Yesterday morning’s news brought two stories that together exemplify our current system of government: regulators who are in bed with the regulated; legislators whose sole constituency comprises big businesses; a government dedicated to lowering taxes and regulations above all else.
The first story I saw yesterday led the first page of The New York Times. It was a very well-done report on the truly offensive efforts of large multinational companies such as Apple, Duke Energy, Microsoft and Google to get Congress and the Obama Administration to declare a repatriation holiday, which means that for a period of time, income earned in other countries that companies returned to the United States would be taxed at 5.25% instead of the current 35%. Instead of paying the taxes, multinationals are just storing the money in the foreign countries where they earned it.
In the Times article, the companies and their supporters in Congress piously say that the money transferred back to the United States would be put to good use investing in new facilities and businesses and thereby creating new jobs. But that’s not what happened last time we had a repatriation holiday in 2005, brought to you by Bush II and his economic team. That tax break lured $312 billion back to the United States, but 92% of it went into dividends or buying back company stock. No additional jobs were created.
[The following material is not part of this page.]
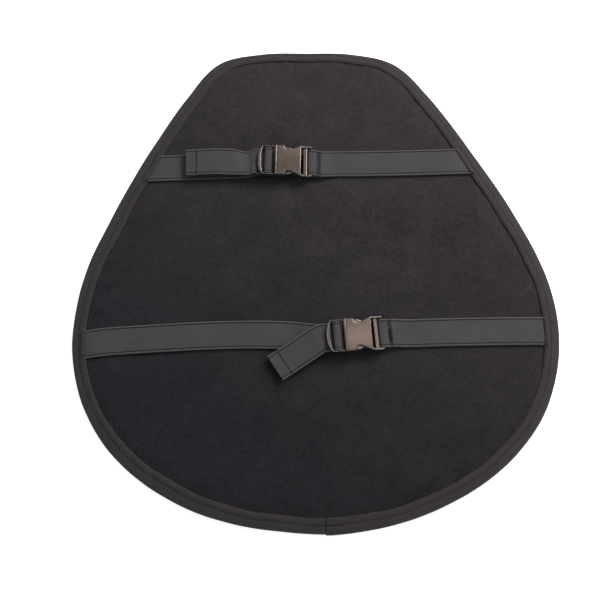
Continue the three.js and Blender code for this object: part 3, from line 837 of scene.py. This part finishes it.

The Times article does not answer the obvious question: What did the people who got the dividends and sold the stock do with their new riches? Primarily the wealthy and large institutions own stocks, and when they sell those stocks and receive their quarterly dividends, they typically reinvest in other stocks, as opposed to opening new ventures or buying stuff that creates additional demand which creates more jobs. We can assume that most of the $312 billion brought home in the 2005 repatriation holiday went right back into the stock market, which means not only did it add no additional jobs, it contributed to the forming of the big bubble that burst three years later.
It’s just a bad idea. Instead of giving large multinationals a one-time tax break, we should tax them for all income earned abroad even if they keep it abroad, which would probably require some type of international treaty.
Beyond manifesting the egregious piggy-ness of these large companies which already enjoy an historically low tax regime, the Times article shows which special interests really have power in Washington, and the degree to which politicians swallow the false myth that lowering taxes will free money for investing in new jobs.
Lobbying to get a special tax break for rich multinationals who currently pay too little in taxes involves corruption of Congress. The other story of interest in yesterday’s news involved corruption of the executive branch whose agencies administer federal laws. The Associated Press (AP) reported that the Nuclear Regulatory Commission (NRC) has for years routinely lowered standards of nuclear plant operation when plants couldn’t meet the original standards. And in many cases, the NRC ignored the regulation altogether.
Here is a small quote from what is a very extensive—and chilling—AP article about foxes guarding the chicken coop who have the power in their hands to nuke the whole darn farm:
“Examples abound. When valves leaked, more leakage was allowed — up to 20 times the original limit. When rampant cracking caused radioactive leaks from steam generator tubing, an easier test of the tubes was devised, so plants could meet standards.
Failed cables. Busted seals. Broken nozzles, clogged screens, cracked concrete, dented containers, corroded metals and rusty underground pipes — all of these and thousands of other problems linked to aging were uncovered in the AP’s yearlong investigation. And all of them could escalate dangers in the event of an accident.”
Meanwhile, the public thinks we are operating the safest nuclear power plants in the world.
These stories from yesterday morning are just two of the almost daily examples of the contemporary corruption of the executive and legislative branches by big business and big money.
It’s a good thing we have the judiciary. LOL. Late yesterday afternoon, the faint hopes concealed behind that sarcasm were dashed.
It wasn’t a matter of corruption of the judiciary we learned about yesterday afternoon, but of its distortion of constitutional law. In the same day, the Supreme Court ruled that two lawsuits could not proceed: the class action against Wal-Mart for sexual discrimination and the lawsuit by eight states and environmentalists against polluting utilities. Just two more examples of the activist agenda that the current pro-business majority of justices have been pursuing since John Roberts became Chief Justice in 2005. The Roberts Court has expanded the rights of corporations and lifted restraints from them, largely giving our biggest businesses carte blanche to do whatever they like. Now that’s not corruption, but it sure smacks of what psychologists would call “enabling behavior.”
Perhaps Abraham Lincoln had it only half right in the Gettysburg Address: we have government of, by and for, but it’s looking more and more as if it’s “of big business, by big businesses and for big business” and that the only things that are going to perish are a clean and safe environment and the middle class.
CSA. Corporate States of America. The disgraceful atomic energy debacle is only one of many possible examples.